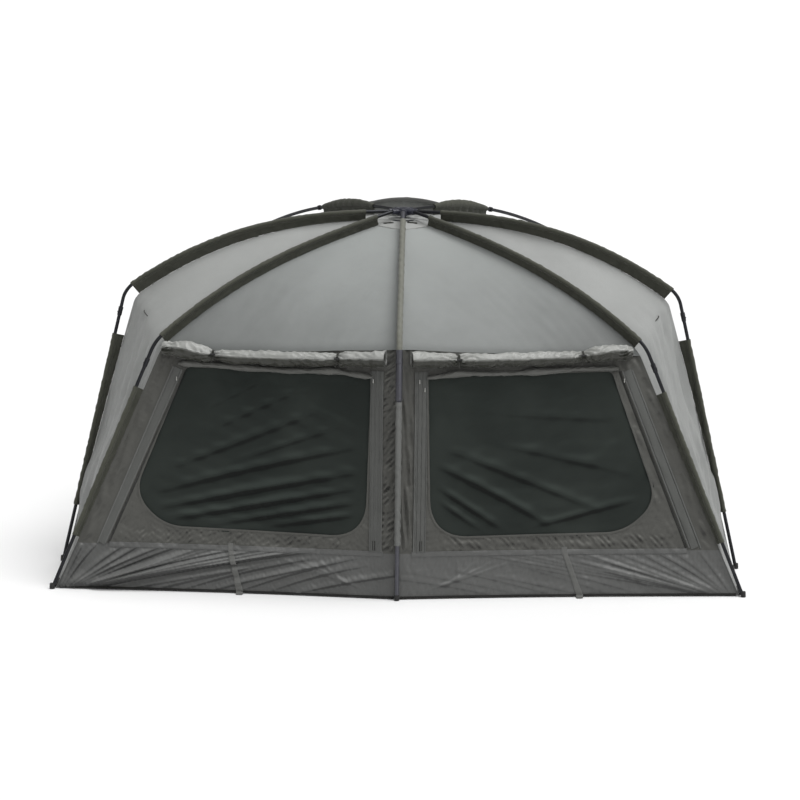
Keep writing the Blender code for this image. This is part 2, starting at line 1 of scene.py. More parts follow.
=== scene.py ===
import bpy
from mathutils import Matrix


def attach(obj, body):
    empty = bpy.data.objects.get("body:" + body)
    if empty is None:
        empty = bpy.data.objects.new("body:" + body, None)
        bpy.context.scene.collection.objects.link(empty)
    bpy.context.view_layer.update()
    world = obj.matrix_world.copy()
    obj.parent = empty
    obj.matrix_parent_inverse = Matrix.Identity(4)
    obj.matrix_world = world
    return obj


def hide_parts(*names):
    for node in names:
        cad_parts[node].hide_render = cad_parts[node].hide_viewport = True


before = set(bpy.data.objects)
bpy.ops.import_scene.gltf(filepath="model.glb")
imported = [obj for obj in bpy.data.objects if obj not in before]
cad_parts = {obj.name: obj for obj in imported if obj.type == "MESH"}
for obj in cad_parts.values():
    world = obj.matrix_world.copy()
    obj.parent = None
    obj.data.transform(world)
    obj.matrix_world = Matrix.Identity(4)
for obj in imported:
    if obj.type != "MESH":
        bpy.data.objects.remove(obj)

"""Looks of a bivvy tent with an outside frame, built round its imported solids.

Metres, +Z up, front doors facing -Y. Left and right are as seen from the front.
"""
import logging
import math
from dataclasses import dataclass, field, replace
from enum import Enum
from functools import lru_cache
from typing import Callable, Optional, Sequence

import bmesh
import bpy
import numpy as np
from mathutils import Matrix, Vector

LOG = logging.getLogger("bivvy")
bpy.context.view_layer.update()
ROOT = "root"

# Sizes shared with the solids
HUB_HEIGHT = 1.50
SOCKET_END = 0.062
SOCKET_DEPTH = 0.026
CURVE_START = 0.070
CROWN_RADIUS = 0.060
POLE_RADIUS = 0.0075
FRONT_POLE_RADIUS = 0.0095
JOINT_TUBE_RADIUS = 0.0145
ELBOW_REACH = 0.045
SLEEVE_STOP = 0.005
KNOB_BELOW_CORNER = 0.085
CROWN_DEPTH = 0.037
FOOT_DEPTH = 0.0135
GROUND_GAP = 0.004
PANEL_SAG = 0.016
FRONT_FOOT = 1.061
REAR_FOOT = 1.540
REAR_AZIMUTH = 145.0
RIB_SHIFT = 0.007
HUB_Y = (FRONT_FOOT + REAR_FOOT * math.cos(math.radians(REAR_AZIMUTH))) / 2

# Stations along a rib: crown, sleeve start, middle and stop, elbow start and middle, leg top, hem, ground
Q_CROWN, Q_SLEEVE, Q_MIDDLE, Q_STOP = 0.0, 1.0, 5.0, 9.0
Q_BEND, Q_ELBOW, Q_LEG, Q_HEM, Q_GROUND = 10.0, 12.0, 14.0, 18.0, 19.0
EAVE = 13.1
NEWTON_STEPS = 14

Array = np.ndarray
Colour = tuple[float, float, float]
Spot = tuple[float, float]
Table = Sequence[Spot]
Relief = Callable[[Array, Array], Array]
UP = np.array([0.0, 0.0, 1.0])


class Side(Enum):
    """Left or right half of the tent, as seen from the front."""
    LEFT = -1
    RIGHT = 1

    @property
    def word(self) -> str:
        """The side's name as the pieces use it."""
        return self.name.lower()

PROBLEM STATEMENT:
Go through the listing and copy all of it exactly.

ANSWER BELOW:
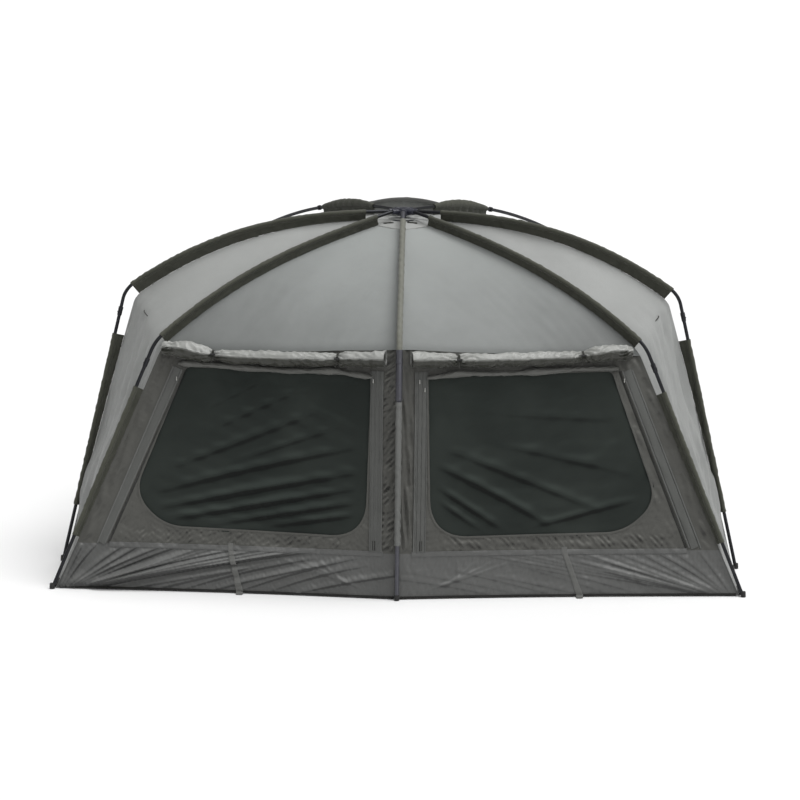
Keep writing the Blender code for this image. This is part 2, starting at line 1 of scene.py. More parts follow.
=== scene.py ===
import bpy
from mathutils import Matrix


def attach(obj, body):
    empty = bpy.data.objects.get("body:" + body)
    if empty is None:
        empty = bpy.data.objects.new("body:" + body, None)
        bpy.context.scene.collection.objects.link(empty)
    bpy.context.view_layer.update()
    world = obj.matrix_world.copy()
    obj.parent = empty
    obj.matrix_parent_inverse = Matrix.Identity(4)
    obj.matrix_world = world
    return obj


def hide_parts(*names):
    for node in names:
        cad_parts[node].hide_render = cad_parts[node].hide_viewport = True


before = set(bpy.data.objects)
bpy.ops.import_scene.gltf(filepath="model.glb")
imported = [obj for obj in bpy.data.objects if obj not in before]
cad_parts = {obj.name: obj for obj in imported if obj.type == "MESH"}
for obj in cad_parts.values():
    world = obj.matrix_world.copy()
    obj.parent = None
    obj.data.transform(world)
    obj.matrix_world = Matrix.Identity(4)
for obj in imported:
    if obj.type != "MESH":
        bpy.data.objects.remove(obj)

"""Looks of a bivvy tent with an outside frame, built round its imported solids.

Metres, +Z up, front doors facing -Y. Left and right are as seen from the front.
"""
import logging
import math
from dataclasses import dataclass, field, replace
from enum import Enum
from functools import lru_cache
from typing import Callable, Optional, Sequence

import bmesh
import bpy
import numpy as np
from mathutils import Matrix, Vector

LOG = logging.getLogger("bivvy")
bpy.context.view_layer.update()
ROOT = "root"

# Sizes shared with the solids
HUB_HEIGHT = 1.50
SOCKET_END = 0.062
SOCKET_DEPTH = 0.026
CURVE_START = 0.070
CROWN_RADIUS = 0.060
POLE_RADIUS = 0.0075
FRONT_POLE_RADIUS = 0.0095
JOINT_TUBE_RADIUS = 0.0145
ELBOW_REACH = 0.045
SLEEVE_STOP = 0.005
KNOB_BELOW_CORNER = 0.085
CROWN_DEPTH = 0.037
FOOT_DEPTH = 0.0135
GROUND_GAP = 0.004
PANEL_SAG = 0.016
FRONT_FOOT = 1.061
REAR_FOOT = 1.540
REAR_AZIMUTH = 145.0
RIB_SHIFT = 0.007
HUB_Y = (FRONT_FOOT + REAR_FOOT * math.cos(math.radians(REAR_AZIMUTH))) / 2

# Stations along a rib: crown, sleeve start, middle and stop, elbow start and middle, leg top, hem, ground
Q_CROWN, Q_SLEEVE, Q_MIDDLE, Q_STOP = 0.0, 1.0, 5.0, 9.0
Q_BEND, Q_ELBOW, Q_LEG, Q_HEM, Q_GROUND = 10.0, 12.0, 14.0, 18.0, 19.0
EAVE = 13.1
NEWTON_STEPS = 14

Array = np.ndarray
Colour = tuple[float, float, float]
Spot = tuple[float, float]
Table = Sequence[Spot]
Relief = Callable[[Array, Array], Array]
UP = np.array([0.0, 0.0, 1.0])


class Side(Enum):
    """Left or right half of the tent, as seen from the front."""
    LEFT = -1
    RIGHT = 1

    @property
    def word(self) -> str:
        """The side's name as the pieces use it."""
        return self.name.lower()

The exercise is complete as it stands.